Brief: Beginning with the first line below, please repeat the material exactly, ending with the line that includes "RIM_PANELS = rim_panels()".

Provided data:
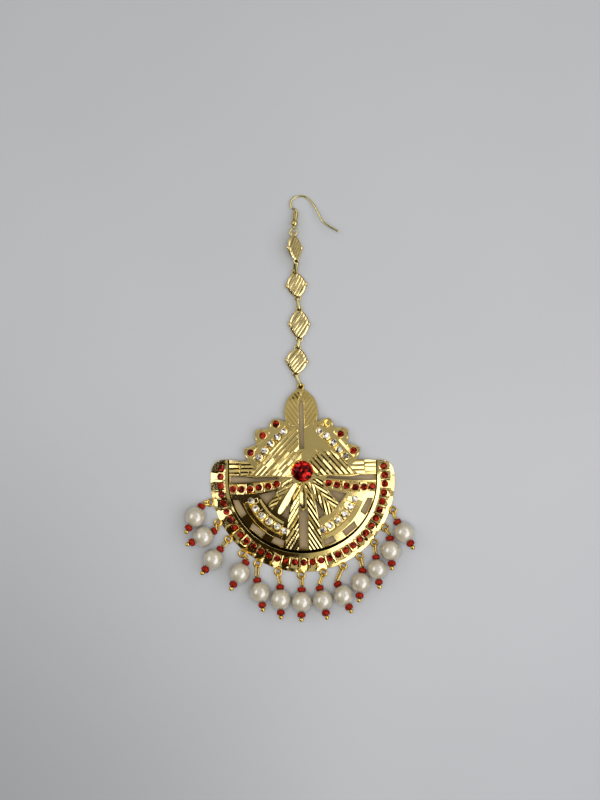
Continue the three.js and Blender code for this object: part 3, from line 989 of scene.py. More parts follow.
# How steep the cuts are, least and most, up to each direction in degrees from +X.
BEVEL_SLOPES = [
    (-157, 0.30, 0.45), (-112, 0.40, 0.50), (-80, 0.10, 0.55), (-30, 0.26, 0.46), (20, 0.05, 0.34),
]

FACETS = bevel_facets()
RIM_BARS = rim_bars()
RIM_PANELS = rim_panels()


def panel_height(x, y, turn):
    """The height of the panel under the nearest stone."""
    middle, fall, side = min(RIM_PANELS, key=lambda panel: abs(panel[0] - turn))
    a = math.radians(middle)
    out = x * math.cos(a) + y * math.sin(a)
    across = y * math.cos(a) - x * math.sin(a)
    return RIM["top"] - BAND["drop"] - fall * (out - BAND["inner"]) - side * across


def round_the_rim(x, y):
    """A place's distance from the rim's centre, and its direction from -270 to 90 degrees."""
    turn = math.degrees(math.atan2(y, x))
    return math.hypot(x, y), turn - 360 if turn > 90 else turn


def rim_height(x, y):
    """The rim's face: a lip that leans out round the lower half, a panel for each stone with a bar
    between each two, and the cuts along the outer edge."""
    radius, turn = round_the_rim(x, y)
    if radius < BAND["inner"]:
        lean = LIP["most"] * clamp(min(turn - LIP["from"], LIP["to"] - turn) / LIP["fade"])
        return RIM["top"] + lean * (BAND["inner"] - radius) - 0.1
    z = panel_height(x, y, turn)
    for place, wide, high in RIM_BARS:
        past = (turn - place) * math.radians(1) * radius / wide
        away = abs(past)
        if away < BARS["foot"]:
            crown = BARS["rise"] * high * (0.5 - BARS["lean"] * clamp(past / BARS["half"], -1))
            past_half, to_foot = away - BARS["half"], BARS["foot"] - away
            beside = min(max(past_half / BARS["edge"], 0), 1, to_foot / BARS["edge"])
            z += crown * (away < BARS["half"] + 0.01) - BARS["trench"] * high * max(beside, 0)
    for middle, half, start, slope in FACETS:
        if abs(turn - middle) <= half + 1e-6:
            a = math.radians(middle)
            out = x * math.cos(a) + y * math.sin(a)
            if out > start:
                z = min(z, BAND["edge"] - slope * (out - start))
    return max(z, RIM["thinnest"])


def beside_bar(x, y):
    """Whether a place is in one of the two trenches beside a bar, which get painted shade."""
    radius, turn = round_the_rim(x, y)
    if not BAND["inner"] < radius < BARS["reach"]:
        return False
    shares = [abs(turn - place) * math.radians(1) * radius / wide for place, wide, _ in RIM_BARS]
    return BARS["half"] < min(shares) < BARS["foot"]


def rim_creases():
    """The lip's edge, the bars between the stones, and the joints of the cuts."""
    edge = BARS["edge"]
    creases = [arc(radius, *RIM_SWEEP, 140) for radius in (BAND["inner"] - edge, BAND["inner"])]
    for place, wide, _ in RIM_BARS:
        steps = (BARS["foot"], BARS["foot"] - edge, BARS["half"] + edge, BARS["half"])
        for shift in [-step for step in steps] + [0, *steps[::-1]]:
            a = place + math.degrees(shift * wide / RIM_STONES["reach"])
            creases.append([polar(BAND["inner"], a), polar(BARS["reach"], a)])
    for middle, half, start, _ in FACETS:
        creases.append([polar(start - 0.1, middle - half), polar(RIM["outer"] + 1, middle - half)])
        reach = start / math.cos(math.radians(half))
        for shift in (0, edge):
            creases.append([polar(reach + shift, middle - half), polar(reach + shift, middle + half)])
    return creases


def rim_band(material, painted_shade_material):
    piece = Piece()
    outline = rim_outline()
    # The trenches beside the bars get painted shade.
    face = Area(outline, lambda x, y: 0.0, rim_creases(), 0.06, beside_bar)
    stamped(piece, outline, [], [face], rim_height, lambda x, y: 0.0, step=1.0, edge=(0.05, 0.05))

    top, tuck = 1.95, 0.1

    def loop(reach):
        side, end = reach(0), RIM["ledge"]
        return [(side, end)] + horseshoe(reach, 60) + [(-side, end)]

    def ledge(outer, inner, height, tone):
        ring = (loop(outer) + loop(inner)[::-1])[::-1]
        stamped(piece, ring, [], [], height, lambda x, y: RIM["thinnest"], grid=4, tone=tone)

    def slope(x, y):
        """The narrow trench between the fan and the rim: steep, so that it looks dark, and painted with
        shade as well.
        """
        turn = math.degrees(math.atan2(y, x)) if y < 0 else 0.0
        inner, outer = fan_reach(turn) - tuck, rim_inner(turn) + tuck
        radius = math.hypot(x, y) if y < 0 else abs(x)
        return top - 1.7 * clamp((radius - inner) / (outer - inner))

    # The trench's sloping ledge is all painted shade; the flat ledge under the fan's edge is plain gilt.
    ledge(lambda turn: rim_inner(turn) + tuck, lambda turn: fan_reach(turn) - tuck, slope, 1)
    ledge(lambda turn: fan_reach(turn) - tuck, lambda turn: fan_reach(turn) - 0.45, lambda x, y: top, 0)
    piece.make("rim_band", material, ["fan_plate"], sharp=11, second=painted_shade_material)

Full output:
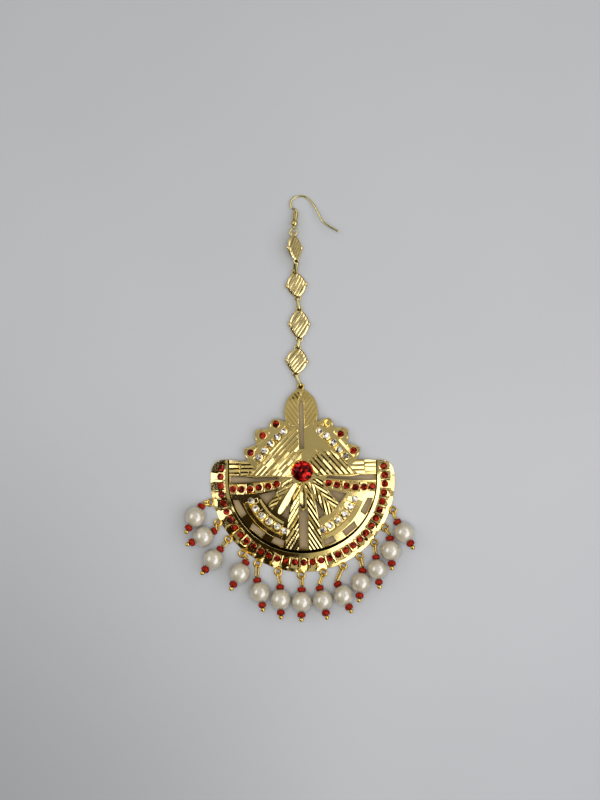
Continue the three.js and Blender code for this object: part 3, from line 989 of scene.py. More parts follow.
# How steep the cuts are, least and most, up to each direction in degrees from +X.
BEVEL_SLOPES = [
    (-157, 0.30, 0.45), (-112, 0.40, 0.50), (-80, 0.10, 0.55), (-30, 0.26, 0.46), (20, 0.05, 0.34),
]

FACETS = bevel_facets()
RIM_BARS = rim_bars()
RIM_PANELS = rim_panels()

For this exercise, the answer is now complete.